▽

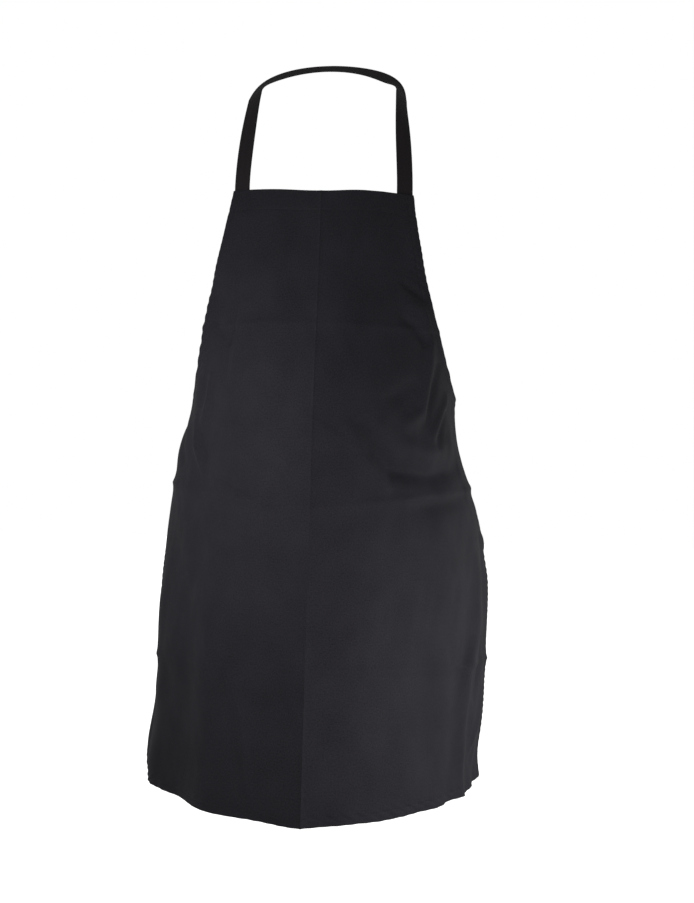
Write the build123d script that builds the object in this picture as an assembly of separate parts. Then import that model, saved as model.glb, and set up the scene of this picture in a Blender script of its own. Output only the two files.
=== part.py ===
"""Bib apron of woven cloth, shaped as it hangs on a wearer.

The row frame has +Z up and the front of the apron facing -Y. The origin is the middle of the
neck strap's underside, where the strap rests on the nape. "right" is the +X side.

The cloth is one flat cut that bends around the body. A place on it is given by two lengths
measured on the flat cut: "across", from the pressed centre crease towards a side edge, and
"down", from the bib's top edge. At each height both halves of the cloth are circular arcs that
meet at the centre crease in a shallow ridge.
"""
from build123d import *
import math
import os

# The flat cut, in millimetres
CLOTH_LENGTH = 864.0          # bib top edge to bottom edge
BIB_HALF_WIDTH = 134.0
SKIRT_HALF_WIDTH = 406.0
ARMHOLE_DEPTH = 300.0         # bib top edge to the waist corners, down the cloth
ARMHOLE_SLOPE = 0.21          # how fast the bib widens before the armhole turns outward
ARMHOLE_POWER = 3.2           # 2 would be an ellipse, more is squarer

# How the cloth bends around the body
BIB_RADIUS = 420.0
WAIST_RADIUS = 227.0
HEM_RADIUS = 325.0
WAIST_DOWN = 285.0            # where the cloth bends most closely, down from the bib top
FLARE_LENGTH = 340.0          # below the waist, until the skirt has its full radius
BIB_RIDGE = 4.0               # degrees that each half turns back from the centre crease
HEM_RIDGE = 12.0
RIDGE_LENGTH = 700.0          # down the cloth, until the ridge is at its sharpest
BIB_TOP_Z = -230.0
LEAN = 0.105                  # the cloth comes forward by this share of its length

# The line on each side where the cloth folds when a side is opened out
FOLD_X = 140.0
FOLD_TOP_Y = -135.0
FOLD_GAP = 1.0                # from the fold line to the cloth on either side

# Layers, counted from the outer face towards the body
CLOTH_THICKNESS = 1.0
LAYER_GAP = 0.5
HEM_THICKNESS = 0.8
TAPE_THICKNESS = 0.8
THREAD = 0.5
HEM_NEAR = CLOTH_THICKNESS + LAYER_GAP
HEM_FAR = HEM_NEAR + HEM_THICKNESS
TAPE_NEAR = HEM_FAR + LAYER_GAP
TAPE_FAR = TAPE_NEAR + TAPE_THICKNESS
THREAD_NEAR = -LAYER_GAP - THREAD
THREAD_FAR = -LAYER_GAP

# Hems and seams
TOP_HEM = 31.0
HEM = 12.0
SEAM_INSET = 2.0              # from a hem's folded edge to its line of stitches

# Neck strap
STRAP_WIDTH = 24.0
STRAP_ACROSS = 121.5
STRAP_END_LENGTH = 24.0
STRAP_END_TOP = -2.0          # the sewn end stands this far above the bib edge
STRAP_HINGE_DOWN = -2.6       # the strap bends here, just above the bib edge
STRAP_START = -6.0            # clear of the sewn end when the apron swings
LOOP_HALF_WIDTH = 110.0       # the part of the strap that lies around the neck
LOOP_REACH = 75.0             # how far the loop comes forward of the nape
LOOP_DROP = 70.0              # how far it falls by then
STRAP_STIFFNESS = 45.0        # how far each end of the straight run keeps its direction
LOOP_STEPS = 9
RUN_STEPS = 8

# Waist ties
TIE_WIDTH = 22.0
TIE_LENGTH = 590.0            # the free part, below its hinge
TIE_END_LENGTH = 25.0         # the part sewn to the cloth
TIE_PIVOT_OUT = 12.0          # from the cloth's side edge to the tie's hinge
TIE_DOWN = ARMHOLE_DEPTH + 1.0 + TIE_WIDTH / 2

# Box stitching that holds the tape ends
BOX_INSET = 3.0
BOX_LENGTH = 16.0

ARMHOLE_STEPS = 40
PANEL_STEPS = 48
DROP = math.sqrt(1.0 - LEAN * LEAN)
SIDES = {"left": -1, "right": 1}


# ---------------------------------------------------------------- the cloth's shape

def smooth(share):
    """Ease from 0 to 1 with level ends."""
    share = min(max(share, 0.0), 1.0)
    return share * share * (3.0 - 2.0 * share)


def half_width(down):
    """Flat distance from the centre crease to the cloth's edge."""
    if down >= ARMHOLE_DEPTH:
        return SKIRT_HALF_WIDTH
    straight = ARMHOLE_SLOPE * down
    reach = SKIRT_HALF_WIDTH - BIB_HALF_WIDTH - ARMHOLE_SLOPE * ARMHOLE_DEPTH
    share = max(down, 0.0) / ARMHOLE_DEPTH
    turn = 1.0 - (1.0 - share ** ARMHOLE_POWER) ** (1.0 / ARMHOLE_POWER)
    return BIB_HALF_WIDTH + straight + reach * turn


def body_radius(down):
    if down < WAIST_DOWN:
        return BIB_RADIUS + (WAIST_RADIUS - BIB_RADIUS) * smooth(down / WAIST_DOWN)
    flare = smooth((down - WAIST_DOWN) / FLARE_LENGTH)
    return WAIST_RADIUS + (HEM_RADIUS - WAIST_RADIUS) * flare


def ridge_angle(down):
    return math.radians(BIB_RIDGE + (HEM_RIDGE - BIB_RIDGE) * smooth(down / RIDGE_LENGTH))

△

From the first line of the data above to the line holding "neck strap's underside, where", reproduce each line exactly; emit no other lines.

> [SOLUTION FOR THIS PROBLEM]:
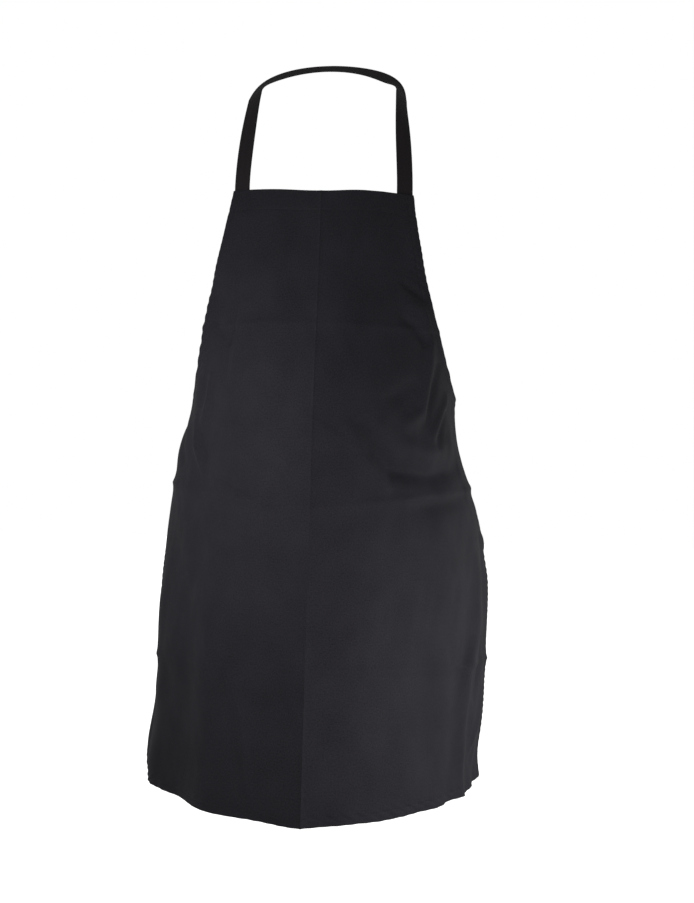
Write the build123d script that builds the object in this picture as an assembly of separate parts. Then import that model, saved as model.glb, and set up the scene of this picture in a Blender script of its own. Output only the two files.
=== part.py ===
"""Bib apron of woven cloth, shaped as it hangs on a wearer.

The row frame has +Z up and the front of the apron facing -Y. The origin is the middle of the
neck strap's underside, where the strap rests on the nape. "right" is the +X side.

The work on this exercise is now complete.